I have written in the past about the real unfairness of the tax code. [Taxes, Taxes, Taxes, July 18, 2011]
For a while, though, I found the "pay their fair share" mantra extremely seductive. It's easy and attractive to go after the 1%. It's so attractive that the supporters who ride the "tax the rich bandwagon" either don't bother to check the math, or they don't believe the facts, or they don't want to hear the facts. If taxing the rich does not solve our governments' debt problems, we will have to come up with more complex and painful solutions.
First, to increase the taxes on the rich will not solve the problem. If we tax the top 1% of our income earners at a rate of 100%, it will not solve our problem. There are not enough people in the top 1%, and their total annual income would not significantly reduce the debt.
Second, the rich people (with a few notable exceptions) are already paying more than their fair share of taxes:
- The top 20% of taxpayers earned 51% of the nation's personal income, but in 2009 they paid 68% of the total federal taxes. That's more than their fair share.

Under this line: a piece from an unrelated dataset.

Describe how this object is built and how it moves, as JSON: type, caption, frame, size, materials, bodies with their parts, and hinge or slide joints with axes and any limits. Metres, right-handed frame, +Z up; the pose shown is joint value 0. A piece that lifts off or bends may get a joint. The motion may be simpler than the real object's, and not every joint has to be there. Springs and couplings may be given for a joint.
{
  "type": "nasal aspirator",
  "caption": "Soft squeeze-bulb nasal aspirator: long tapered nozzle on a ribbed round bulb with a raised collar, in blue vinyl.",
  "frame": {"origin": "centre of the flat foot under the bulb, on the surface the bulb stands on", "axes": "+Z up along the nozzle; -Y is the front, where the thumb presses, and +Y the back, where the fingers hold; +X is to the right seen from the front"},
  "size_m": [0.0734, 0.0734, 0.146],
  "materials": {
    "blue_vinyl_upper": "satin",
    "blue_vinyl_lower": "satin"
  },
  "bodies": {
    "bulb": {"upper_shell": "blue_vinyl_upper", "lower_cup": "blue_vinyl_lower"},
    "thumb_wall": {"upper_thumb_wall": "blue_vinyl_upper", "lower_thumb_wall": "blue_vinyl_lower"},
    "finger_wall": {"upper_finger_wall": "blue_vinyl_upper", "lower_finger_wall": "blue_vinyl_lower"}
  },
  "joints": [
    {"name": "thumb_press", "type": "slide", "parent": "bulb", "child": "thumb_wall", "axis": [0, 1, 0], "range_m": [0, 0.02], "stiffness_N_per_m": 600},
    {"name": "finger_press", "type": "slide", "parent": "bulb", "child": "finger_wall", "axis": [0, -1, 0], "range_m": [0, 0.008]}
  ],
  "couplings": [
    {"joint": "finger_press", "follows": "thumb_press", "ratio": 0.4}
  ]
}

- The top 1% of taxpayers earned 13% of the income, but paid 29% of all federal taxes. That's more than twice their fair share.
- The bottom 20% of taxpayers earned only 5% of the income, but paid only 0.3% of all federal taxes. That's not a fair share, but most of us concede that the very poorest should not have to bear a tax burden.
Remember, too, that 46% of tax filers pay no federal taxes at all. That's not just poor people. Almost 7,000 people in the top 1% pay no federal taxes. Many more of that middle 60% also pay no federal tax as well, but a lot of people are falling hook, line and sinker for the "tax the rich" slogan.
Some people consider taxes just to be a fee for the services the government provides. If that is the case, then 46% of our people are gettting all those govenment services free of charge, while the rest of us are over-paying for them.
Reducing government spending by itself will not reduce the nation's annual deficit. Some tax increases will be necessary. But, like it or not, some of the freeloading 41% will have to chip in, including some of that middle 60% who are not paying their fair share.
Our Congressmen don't want to tell us that. They do not want to propose specific, realistic debt reduction plans. If they do, we the people won't re-elect them. So instead, they throw us the "make the rich people pay their fair share" slogan. Don't fall for it.